If you want to add a constraint of the type $\displaystyle \sum_{i=1}^n \alpha_i x_i = \beta$, simply add the following cost function to your existing one:
H_{eq} = \lambda \left( \displaystyle \sum_{i=1}^n \alpha_i x_i - \beta \right)^2
You need to choose $\lambda > 0$ such that violating a constraint will always be more costly than what it can bring in your original problem.
Let's assume I have $n$ binary variables, and I want to have between $a$ and $b$ binary variables equal to 1. In that case, introduce $b - a$ auxiliary variables $y_i$. Add this cost function to your existing one:
H_{eq} = \lambda \left(a + \displaystyle \sum_{i=1}^{b - a} y_i - \displaystyle \sum_{i=1}^n x_i \right)^2
Again, choose $\lambda > 0$ such that violating a constraint will always be more costly than what it can bring in your original problem. Also, as I write this, I realize all the $y_i$ play a symmetrical role, leading to a degenerate ground state. It might be better to use a slightly different embedding.

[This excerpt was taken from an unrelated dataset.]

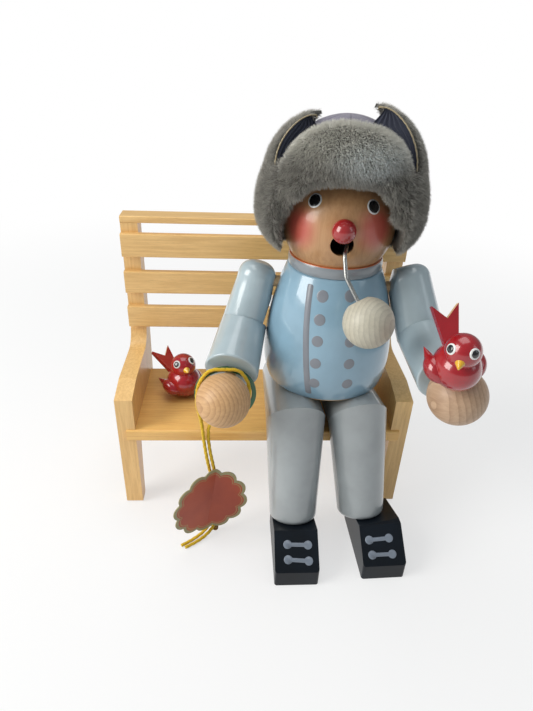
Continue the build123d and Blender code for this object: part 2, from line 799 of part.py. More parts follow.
def wrist_dowel(side):
    """The dowel from the cuff into the hand ball."""
    gap = wrist_gaps[side]
    length = 2 * wrist_dowel_depth + gap
    middle = gap / 2 - wrist_reach
    dowel = Pos(0, 0, middle) * Cylinder(wrist_dowel_diameter / 2, length)
    return arm_frame(side) * forearm_frame() * dowel


def hand(side):
    """The ball hand."""
    return arm_tip(side) * Sphere(hand_radius) - wrist_dowel(side)


def shoulder_dowel(side):
    """The dowel on which an arm turns, glued into the jacket."""
    sign = sides[side]
    inner = shoulder_reach - arm_top_diameters[side] / 2 - shoulder_dowel_seat
    outer = shoulder_reach + shoulder_dowel_seat / 2
    return Pos(sign * (inner + outer) / 2, 0, shoulder_height) * Rot(0, 90, 0) * Cylinder(
        shoulder_dowel_diameter / 2, outer - inner)


def shoulder_bore(side):
    """The bore of an arm round its dowel, with the running gap."""
    sign = sides[side]
    outer = shoulder_reach + shoulder_dowel_seat / 2 + running_gap
    return Pos(sign * outer / 2, 0, shoulder_height) * Rot(0, 90, 0) * Cylinder(
        shoulder_dowel_diameter / 2 + running_gap, outer)


def bowl_entry():
    """Where the stem meets the bowl's flat, in the figure's own frame."""
    middle = Vector(*bowl_place) + Vector(0, 0, head_height)
    last = Vector(stem_points[-1][0], stem_points[-1][1], stem_top_height + stem_points[-1][2])
    way = (last - middle).normalized()
    return middle, way


def pipe_stem():
    """The bent wire from a hole behind the nose, out of the mouth and into the bowl."""
    middle, way = bowl_entry()
    end = middle + way * (bowl_diameter / 2 - bowl_flat_depth - bowl_hole_depth)
    route = [Vector(x, y, stem_top_height + z) for x, y, z in stem_points]
    line = FilletPolyline(*route, end, radius=stem_radii + [stem_last_radius])
    section = Plane(route[0], z_dir=line % 0) * Circle(wire_diameter / 2)
    return sweep(section, path=line)


def pipe_bowl():
    """The ball bowl, flat where the stem enters it."""
    middle, way = bowl_entry()
    ball = Pos(middle) * Sphere(bowl_diameter / 2)
    flat = Plane(middle + way * (bowl_diameter / 2 - bowl_flat_depth), z_dir=way)
    ball = split(ball, bisect_by=flat, keep=Keep.BOTTOM)
    return ball - pipe_stem()


def bird_head_spot(head_turn):
    """The middle of a bird's head, turned to where it looks, in the bird's own frame."""
    return Pos(0, -bird_head_reach, bird_head_rise) * Rot(0, 0, head_turn)


def beak_axis(head_turn, reach):
    """A point at a reach along the beak's axis, from the middle of the head."""
    return bird_head_spot(head_turn) * Rot(90 + beak_drop, 0, 0) * Pos(0, 0, reach)


def bird_shapes(head_turn):
    """The pieces of one bird, its body's middle at the origin, looking along -Y."""
    stretch = bird_body_length / 2 / bird_body_radius
    body = scale(Rot(90, 0, 0) * Sphere(bird_body_radius), (1, stretch, 1))
    head_spot = bird_head_spot(head_turn)
    ball = head_spot * Sphere(bird_head_radius) - body
    beak = beak_axis(head_turn, bird_head_radius + beak_length / 4) * Cone(
        beak_radius, beak_radius / 8, beak_length)
    beak = beak - head_spot * Sphere(bird_head_radius)
    wings = {}
    for side, sign in sides.items():
        drop = outline(
            Line((0, wing_length / 2), (0, -wing_length / 2)),
            ThreePointArc((0, -wing_length / 2), (wing_radius, -wing_length / 5),
                          (wing_radius / 2, wing_length / 5)),
            Line((wing_radius / 2, wing_length / 5), (0, wing_length / 2)))
        wing = turned(drop)
        wing = Rot(wing_lift - 90, 0, 0) * wing
        wing = Pos(sign * wing_spread, wing_setback, 0) * Rot(0, 0, sign * -wing_splay) * wing
        wings[side] = wing - body - ball
    fork = make_face(Polyline(
        (-tail_root_width / 2, 0), (-tail_tip_width / 2, tail_length),
        (0, tail_length - tail_fork_depth), (tail_tip_width / 2, tail_length),
        (tail_root_width / 2, 0), close=True))
    tail = Pos(0, 0, -tail_thickness / 2) * extrude(fork, tail_thickness)
    tail = Pos(0, tail_setback, tail_rise) * Rot(tail_lift, 0, 0) * tail - body - ball
    pieces = {"body": body, "head": ball, "beak": beak, "tail": tail,
              "wing_right": wings["right"], "wing_left": wings["left"]}
    return pieces


def seat_bird_spot():
    """Where the middle of the seat's bird is, in the bench's frame."""
    x, y = seat_bird_place
    return Pos(x, y, seat_top + bird_body_radius - bird_foot_flat)


def seat_bird_frame():
    """The seat's bird, turned and leaning back, in the bench's frame."""
    return seat_bird_spot() * Rot(0, 0, seat_bird_turn) * Rot(seat_bird_nod, 0, 0)


def hand_bird_spot():
    """Where the middle of the other bird is, over the left hand, in the bench's frame."""
    return Pos((figure_frame * arm_tip("left")).position + Vector(*hand_bird_place))


def hand_bird_frame():
    """The bird on the hand, turned, nodding and tilted, in the bench's frame."""
    turned_spot = hand_bird_spot() * Rot(0, 0, hand_bird_turn) * Rot(hand_bird_nod, 0, 0)
    return turned_spot * Rot(0, hand_bird_tilt, 0)


def seat_bird_peg():
    """The seat bird's peg, through its flat foot into the seat."""
    return seat_bird_spot() * Pos(0, 0, -bird_body_radius) * Cylinder(
        bird_peg_diameter / 2, bird_peg_length)


def hand_bird_peg():
    """The hand bird's peg, from its body towards the middle of the hand ball."""
    reach = Vector(*hand_bird_place)
    hand_middle = (figure_frame * arm_tip("left")).position
    seam = Plane(hand_middle + reach.normalized() * hand_radius, z_dir=reach)
    return seam * Cylinder(bird_peg_diameter / 2, bird_peg_length)


def seat_block():
    """The seat's top, which flattens the bird's foot."""
    x, y = seat_bird_place
    return Pos(x, y, seat_top - overrun / 2) * Box(overrun, overrun, overrun)


def keep_bird(name, frame, support, peg):
    """File the pieces of one bird, seated on its support and pinned by its peg."""
    for piece, solid in bird_shapes(bird_head_turns[name]).items():
        solid = frame * solid - support
        if piece == "body":
            solid = solid - peg
        keep(f"{name}_{piece}", place(solid))
    keep(f"{name}_peg", place(peg))


def wrist_point(depth):
    """Where the right wrist dowel's axis crosses an upright plane at a depth."""
    arm = figure_frame * arm_frame("right")
    near = (arm * Pos(forearm_point(wrist_reach))).position
    far = (arm * Pos(forearm_point(hand_reach))).position
    return near + (far - near) * ((depth - near.Y) / (far.Y - near.Y))


def wrist_ring():
    """The flat ring that hangs on the right wrist dowel, between cuff and hand."""
    outer = ring_outer_diameter / 2
    inner = outer - ring_width
    spot = wrist_point(ring_depth)
    drop = sqrt(inner ** 2 - ring_offset ** 2) - wrist_dowel_diameter / 2 - ring_lift
    band = Cylinder(outer, ring_thickness) - Cylinder(inner, ring_thickness)
    return Pos(spot.X + ring_offset, ring_depth, spot.Z - drop) * Rot(90, 0, 0) * band


def cord_line(name):
    """A strand's middle line: straight runs, joined by arcs as wide as the runs allow."""
    points = [Vector(*point) for point in cord_routes[name]]
    radii = []
    for before, middle, after in zip(points, points[1:], points[2:]):
        arriving, leaving = middle - before, after - middle
        half_turn = radians(arriving.get_angle(leaving)) / 2
        radii.append(bend_share * min(arriving.length, leaving.length) / tan(half_turn))
    return FilletPolyline(*points, radius=radii), radii


def tag_cord(name):
    """One strand of the doubled cord, from the middle of its loop to its tail."""
    line, _ = cord_line(name)
    section = Plane(line @ 0, z_dir=line % 0) * Circle(cord_diameter / 2)
    return sweep(section, path=line)


def tag_knot():
    """The knot beside the strands, below the card."""
    return Pos(*knot_place) * Sphere(knot_radius)


def tag_card():
    """The scalloped card, its two halves turned forwards and back about the fold."""
    reach = card_radius - card_scallop_radius
    face = Circle(reach) + PolarLocations(reach, card_scallops) * Circle(card_scallop_radius)
    card = extrude(Plane.XZ * face, card_thickness / 2, both=True)
    card = Pos(-card_fold_offset, 0, 0) * card
    left = split(card, bisect_by=Plane.YZ, keep=Keep.BOTTOM)
    right = split(card, bisect_by=Plane.YZ, keep=Keep.TOP)
    fold = Cylinder(card_thickness / 2, 2 * reach)
    folded = Rot(0, 0, card_left_fold) * left + Rot(0, 0, card_right_fold) * right + fold
    frame = Pos(*card_place) * Rot(0, card_roll, 0) * Rot(card_pitch, 0, 0)
    return frame * Pos(card_fold_offset, 0, 0) * folded


# The whole object's box gives the origin: halfway between its outermost faces, which are
# the bench's end and the left hand, and the hand bird's beak or a toe and the posts.
left_hand_centre = (figure_frame * arm_tip("left")).position
beak_tip = hand_bird_frame() * beak_axis(
    bird_head_turns["hand_bird"], bird_head_radius + 3 * beak_length / 4)
origin_x = (left_hand_centre.X + hand_radius - half_width) / 2
origin_y = (min(toe_front, beak_tip.position.Y) + post_back) / 2
bench_place = Pos(-origin_x, -origin_y, 0)
figure_place = bench_place * figure_frame


def place(solid):
    """From the bench's drawing frame to the part's frame."""
    return bench_place * solid


def dress(solid):
    """From the figure's own frame to the part's frame."""
    return figure_place * solid


parts = {}


def keep(name, solid):
    """File a finished solid, or a group of them, under its node's name."""
    if isinstance(solid, (list, tuple)):
        solid = Compound(children=list(solid))
    parts[name] = solid


for side, sign in sides.items():
    keep(f"side_frame_{side}", place(side_frame(sign)))
    keep(f"thigh_{side}", place(thigh(side)))
    keep(f"lower_leg_{side}", place(lower_leg(side)))
    keep(f"shoe_{side}", place(shoe(side)))
keep("seat_board", place(seat_board() - [seat_dowel(side) for side in sides] - seat_bird_peg()))
for index, name in enumerate(("upper", "middle", "lower")):
    keep(f"back_slat_{name}", place(slat(index)))
keep("top_rail", place(top_rail()))
keep("ankle_dowels", [place(ankle_dowel(side)) for side in sides])
keep("seat_dowels", [place(seat_dowel(side)) for side in sides])
keep("base_disc", dress(base_disc()))
keep("incense_plate", dress(incense_plate()))
keep("plate_pin", dress(plate_pin()))
keep("jacket", dress(jacket()))
keep("collar", dress(collar()))
keep("head", dress(head()))
keep("nose", dress(nose()))
keep("hat_crown", dress(crown()))
keep("hat_front_flap", dress(front_flap()))
keep("hat_neck_band", dress(neck_band()))
keep("pipe_stem", dress(pipe_stem()))
keep("pipe_bowl", dress(pipe_bowl()))
for side in sides:
    keep(f"hat_ear_flap_{side}", dress(ear_flap(side)))
    keep(f"hat_lining_{side}", dress(ear_lining(side)))
    keep(f"upper_arm_{side}", dress(upper_arm(side)))
    keep(f"forearm_{side}", dress(forearm(side)))
    keep(f"wrist_dowel_{side}", dress(wrist_dowel(side)))
    keep(f"shoulder_dowel_{side}", dress(shoulder_dowel(side)))
keep("hand_right", dress(hand("right")))
keep("hand_left", place(figure_frame * hand("left") - hand_bird_peg()))
keep_bird("seat_bird", seat_bird_frame(), seat_block(), seat_bird_peg())
keep_bird("hand_bird", hand_bird_frame(), figure_frame * arm_tip("left") * Sphere(hand_radius),
          hand_bird_peg())
keep("wrist_ring", place(wrist_ring()))
keep("tag_card", place(tag_card()))
keep("tag_knot", place(tag_knot()))
for name in cord_routes:
    keep(f"tag_cord_{name}", place(tag_cord(name)))
    line, radii = cord_line(name)
    print("cord", name, "length", round(line.length, 1), "radii", [round(r, 1) for r in radii])

os.makedirs("parts", exist_ok=True)
for name, solid in parts.items():
    export_step(solid, f"parts/{name}.step")
    print(name, round(solid.volume, 1))
print("origin", origin_x, origin_y)
print("count", len(parts))
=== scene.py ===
import json
from math import asin, atan2, cos, degrees, pi, radians, sin, sqrt, tan

import bmesh
import bpy
from mathutils import Matrix, Vector
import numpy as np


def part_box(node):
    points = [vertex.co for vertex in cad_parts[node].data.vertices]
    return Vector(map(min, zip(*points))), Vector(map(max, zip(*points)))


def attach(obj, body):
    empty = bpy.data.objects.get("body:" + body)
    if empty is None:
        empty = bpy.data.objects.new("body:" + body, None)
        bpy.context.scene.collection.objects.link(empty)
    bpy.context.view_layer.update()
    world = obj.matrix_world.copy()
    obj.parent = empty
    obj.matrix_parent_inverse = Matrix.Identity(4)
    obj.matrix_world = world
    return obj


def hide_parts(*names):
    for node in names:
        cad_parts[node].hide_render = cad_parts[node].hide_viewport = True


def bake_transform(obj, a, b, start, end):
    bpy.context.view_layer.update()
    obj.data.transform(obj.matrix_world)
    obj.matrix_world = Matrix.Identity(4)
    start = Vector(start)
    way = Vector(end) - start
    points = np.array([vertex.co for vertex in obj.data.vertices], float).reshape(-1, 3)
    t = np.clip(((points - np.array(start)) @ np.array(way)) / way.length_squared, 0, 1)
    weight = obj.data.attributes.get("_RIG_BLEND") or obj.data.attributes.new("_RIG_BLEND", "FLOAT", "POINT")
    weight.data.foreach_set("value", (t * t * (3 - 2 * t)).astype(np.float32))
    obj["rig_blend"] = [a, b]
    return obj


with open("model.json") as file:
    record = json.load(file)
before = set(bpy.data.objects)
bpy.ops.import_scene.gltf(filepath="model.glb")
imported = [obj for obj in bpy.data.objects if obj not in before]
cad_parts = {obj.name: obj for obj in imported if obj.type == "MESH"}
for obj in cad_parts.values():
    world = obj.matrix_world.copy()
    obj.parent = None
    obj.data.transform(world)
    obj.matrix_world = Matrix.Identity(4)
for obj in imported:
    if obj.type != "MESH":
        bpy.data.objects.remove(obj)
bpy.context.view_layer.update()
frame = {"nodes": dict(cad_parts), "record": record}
nodes = frame["nodes"]

# Everything is drawn in millimetres in the bench's or the figure's frame, then put in the
# row frame in metres. The bench's right end and the front of its legs give the place.
# The figure sits turned on the bench, and its hat sits turned on its head.
HALF_BENCH = 85.0
FIGURE_SPOT, FIGURE_TURN, HAT_TURN = (34.5, 20.0, 0), -5.5, -5
bench_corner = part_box("side_frame_right")[0]
BENCH = Matrix.Translation((bench_corner.x * 1000 + HALF_BENCH, bench_corner.y * 1000, 0))
FIGURE = BENCH @ Matrix.Translation(FIGURE_SPOT) @ Matrix.Rotation(radians(FIGURE_TURN), 4, "Z")
METRES = Matrix.Scale(0.001, 4)
ON_FIGURE = METRES @ FIGURE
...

Note: A similar reasoning works for constraining a subset of the variables.
Note 2: There is also something called the log trick to use $\log(b - a)$ auxiliary variables instead of $b - a$. However, it seems (take it with a pinch of salt) that this does not work very well with SB. This is something we would like to investigate further at some point.
As of now, I don't see an immediate solution (at least not without introducing a significant number of auxiliary variables). I'll need to think more about it to come up with a viable approach.
I hope this helps. Let me know if you have any more questions!
In this paper, they demonstrate the use of SB for solving the portfolio integer optimization problem. I'm sure you are super busy but it would be useful to reproduce this work on different number of assets in order to demonstrate both the quality as well as scalability of this package.